Arkham Asylum ultimately represented a particular instance in the life of the Bat, a scenario with its own rules and plot that took place outside your typical Gotham City adventure. With Arkham City, we are brought closer to the familiar dynamics of a Batman story and I mean this only in a good way. Remember why we’re attracted to comics as children in the first place. We may find much to admire in the plot and artwork, but ultimately I believe that we want to be those characters, to have their powers and to be genuine heroes in our own right. And it isn’t some sad wish-fulfillment complex that gives rise to Travis Bickles of the world; it’s a part of our psychology to want to be better than we are, and to look for models and types that represent that nebulous ideal. Arkham City is so reminiscent of those original Batman stories that I am reminded of the days when I could still imagine myself as a hero, without any self-doubt or self-consciousness.
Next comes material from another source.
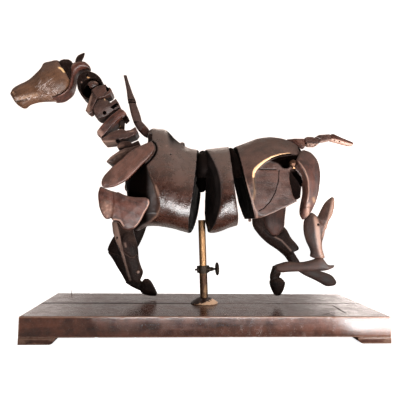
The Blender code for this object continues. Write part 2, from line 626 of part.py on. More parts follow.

It lets me be that hero.

There’s obviously still a future for this franchise. There’s still all of Gotham City out there, and I wouldn’t be surprised if Batman’s wide array of bat-vehicles have a place in that future game. For now I am quite content. I’ve tangled with Catwoman, Two-Face, Penguin, Joker, Hugo Strange, Poison Ivy, Bane, Harley Quinn and Dead Shot. I’ve rescued innocents. I’ve perched atop gargoyles and struck fear into the hearts of criminals across an entire city, while silhouetted by a full fucking moon.

I may have thought I was the Bat, but I was mistaken.

NOW I am the Bat.

I am The Bat: One Fan’s Pilgrimage to Arkham City

I'm sure he's perched on some unseen gargoyle.


[1] To this day, my only personal Christmas tradition is to watch Batman Returns and think about the times my parents took me into Manhattan during the holiday season, an ambiance Burton captured and gleefully perverted.